The Mojix STAR 3000 offers cloud-based applications, industry-specific solutions, smartphone compatibly and improved performance, the company reports.
By Claire Swedberg
Jun 05, 2012Mojix Inc. has announced the general availability of the next generation of its Space Time Array Reader (STAR) radio frequency identification technology, which reads passive EPC Gen 2 RFID tags over a longer distance than traditional EPC Gen 2 interrogators. The latest version, known as Mojix STAR 3000, offers two key new features: a cloud-based hosted server, enabling users to deploy a system at a lower cost by eliminating the need to acquire software, and functionality specific to each of the five vertical markets (retail, automotive, industrial manufacturing, logistics and warehousing, and oil and gas), including hardware form factors specific to each sector.
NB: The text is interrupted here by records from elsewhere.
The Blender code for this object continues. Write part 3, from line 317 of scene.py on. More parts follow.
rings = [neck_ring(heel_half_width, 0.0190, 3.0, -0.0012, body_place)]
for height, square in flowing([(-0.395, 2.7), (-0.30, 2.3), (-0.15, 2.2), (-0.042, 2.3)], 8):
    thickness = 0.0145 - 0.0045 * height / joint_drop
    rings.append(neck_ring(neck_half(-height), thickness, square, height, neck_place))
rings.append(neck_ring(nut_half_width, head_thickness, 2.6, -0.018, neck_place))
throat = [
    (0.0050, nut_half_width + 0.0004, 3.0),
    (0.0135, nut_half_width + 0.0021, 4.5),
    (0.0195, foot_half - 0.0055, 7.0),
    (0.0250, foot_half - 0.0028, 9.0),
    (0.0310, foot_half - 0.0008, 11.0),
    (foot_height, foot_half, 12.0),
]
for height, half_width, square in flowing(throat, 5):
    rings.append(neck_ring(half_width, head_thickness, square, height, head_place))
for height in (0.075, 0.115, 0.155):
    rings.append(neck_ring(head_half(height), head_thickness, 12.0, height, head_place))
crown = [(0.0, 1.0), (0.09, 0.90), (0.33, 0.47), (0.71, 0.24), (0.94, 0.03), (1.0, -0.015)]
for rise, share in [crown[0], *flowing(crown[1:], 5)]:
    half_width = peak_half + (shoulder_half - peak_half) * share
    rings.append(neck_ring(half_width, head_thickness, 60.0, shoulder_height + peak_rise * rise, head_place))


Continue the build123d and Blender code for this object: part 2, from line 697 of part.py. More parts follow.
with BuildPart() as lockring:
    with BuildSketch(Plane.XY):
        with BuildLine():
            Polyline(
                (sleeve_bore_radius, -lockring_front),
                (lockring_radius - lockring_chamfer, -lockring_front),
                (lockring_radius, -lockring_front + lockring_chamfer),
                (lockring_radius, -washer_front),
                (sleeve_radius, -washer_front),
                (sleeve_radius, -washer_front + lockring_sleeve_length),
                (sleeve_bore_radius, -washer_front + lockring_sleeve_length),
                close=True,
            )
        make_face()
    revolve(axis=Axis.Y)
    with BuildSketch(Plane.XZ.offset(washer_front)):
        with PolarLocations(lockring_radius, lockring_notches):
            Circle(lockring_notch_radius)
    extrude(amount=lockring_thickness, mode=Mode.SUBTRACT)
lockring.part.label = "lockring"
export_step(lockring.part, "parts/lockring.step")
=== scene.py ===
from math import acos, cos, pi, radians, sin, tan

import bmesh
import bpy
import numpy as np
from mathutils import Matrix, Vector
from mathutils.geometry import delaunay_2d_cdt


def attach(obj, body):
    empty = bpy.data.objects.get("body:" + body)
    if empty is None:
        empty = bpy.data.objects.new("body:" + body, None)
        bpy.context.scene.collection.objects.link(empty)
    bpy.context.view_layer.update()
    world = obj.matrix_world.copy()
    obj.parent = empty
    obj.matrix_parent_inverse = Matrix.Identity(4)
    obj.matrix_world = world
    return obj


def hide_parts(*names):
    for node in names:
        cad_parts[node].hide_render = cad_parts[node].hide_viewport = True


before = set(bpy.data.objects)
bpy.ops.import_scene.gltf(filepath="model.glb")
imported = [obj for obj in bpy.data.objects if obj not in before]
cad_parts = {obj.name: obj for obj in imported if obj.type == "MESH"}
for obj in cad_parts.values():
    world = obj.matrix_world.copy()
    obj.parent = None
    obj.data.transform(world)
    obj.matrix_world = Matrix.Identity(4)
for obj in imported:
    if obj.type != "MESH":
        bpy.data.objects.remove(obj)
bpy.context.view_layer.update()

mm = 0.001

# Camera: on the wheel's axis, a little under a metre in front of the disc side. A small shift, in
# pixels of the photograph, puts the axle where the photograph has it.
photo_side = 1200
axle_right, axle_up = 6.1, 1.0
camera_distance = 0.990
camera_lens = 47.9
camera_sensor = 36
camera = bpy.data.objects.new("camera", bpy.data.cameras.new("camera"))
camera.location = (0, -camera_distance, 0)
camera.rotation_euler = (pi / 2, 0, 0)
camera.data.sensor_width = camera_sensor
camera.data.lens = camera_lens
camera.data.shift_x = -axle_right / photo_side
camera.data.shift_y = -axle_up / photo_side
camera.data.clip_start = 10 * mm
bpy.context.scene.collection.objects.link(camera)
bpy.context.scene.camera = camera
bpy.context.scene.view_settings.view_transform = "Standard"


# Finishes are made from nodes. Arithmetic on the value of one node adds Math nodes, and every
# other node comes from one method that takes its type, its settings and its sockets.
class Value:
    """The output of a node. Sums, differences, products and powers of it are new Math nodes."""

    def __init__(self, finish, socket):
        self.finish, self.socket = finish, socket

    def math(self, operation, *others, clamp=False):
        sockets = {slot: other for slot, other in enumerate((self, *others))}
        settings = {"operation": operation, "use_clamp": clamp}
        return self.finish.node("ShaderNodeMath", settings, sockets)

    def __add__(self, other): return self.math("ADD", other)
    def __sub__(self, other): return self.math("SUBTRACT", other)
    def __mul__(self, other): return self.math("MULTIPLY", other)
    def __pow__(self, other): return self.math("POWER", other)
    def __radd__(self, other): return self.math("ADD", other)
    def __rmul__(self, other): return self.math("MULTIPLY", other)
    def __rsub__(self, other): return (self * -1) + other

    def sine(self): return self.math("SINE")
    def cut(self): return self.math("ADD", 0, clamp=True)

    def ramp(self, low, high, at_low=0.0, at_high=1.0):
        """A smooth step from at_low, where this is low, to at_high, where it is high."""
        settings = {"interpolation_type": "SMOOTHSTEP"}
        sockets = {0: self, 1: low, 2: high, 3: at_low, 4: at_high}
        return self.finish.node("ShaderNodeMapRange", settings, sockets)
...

Ramin Sadr, the company's CEO and founder, says that compared with previous versions of the STAR system, Mojix 3000 offers a longer read range and greater read reliability—based, in part, on new antenna modifications and improved location-tracking functionality provided by new signal-processing algorithms for location estimation.

Mojix has also begun providing mobile client software for smartphones, so that its customers could utilize the handsets as Near Field Communication (NFC) readers or bar-code scanners to, for example, capture data at such remote locations as a farm or delivery point, and to then forward that information to a server.

Ramin Sadr
In 2008, the company launched the first version of its STAR system (see Mojix Takes Passive UHF RFID to a New Level), which won that year's RFID Journal Award for Best in Show (see The Brightest Star). With the STAR 3000 system, Mojix says, its aim is to offer a solution that could be easy and inexpensive to deploy within numerous markets, and that could be installed enterprise-wide, with a shared network—in other words, tags could be tracked from farm to fork within supply chain environments, or from manufacturer to store shelf. Like its predecessors, the new Mojix 3000 system consists of the Mojix eNode, which acts as an exciter and includes four to 16 antennas that emit a signal to power passive EPC tags entering a coverage area. In response to an eNode's signal, a tag transmits a signal that is then picked up by a Mojix STAR 3000 receiver—which, in turn, forwards that data to a master controller (a server blade running the Linux operating system). The master controller processes the information for use by a warehouse-management system or other back-office software, or on the cloud-based server. The cloud-based software can also issue alerts when necessary.

A single Mojix STAR 3000 receiver can read tags at a distance of up to 1,000 feet within an unobstructed environment. Multiple STAR 3000 systems—each consisting of a single receiver and as many as 512 eNodes—can be networked together, for a combined total of up to 65,536 eNodes, to provide a 1-million-square-foot area with location accuracy of approximately three feet, the company reports.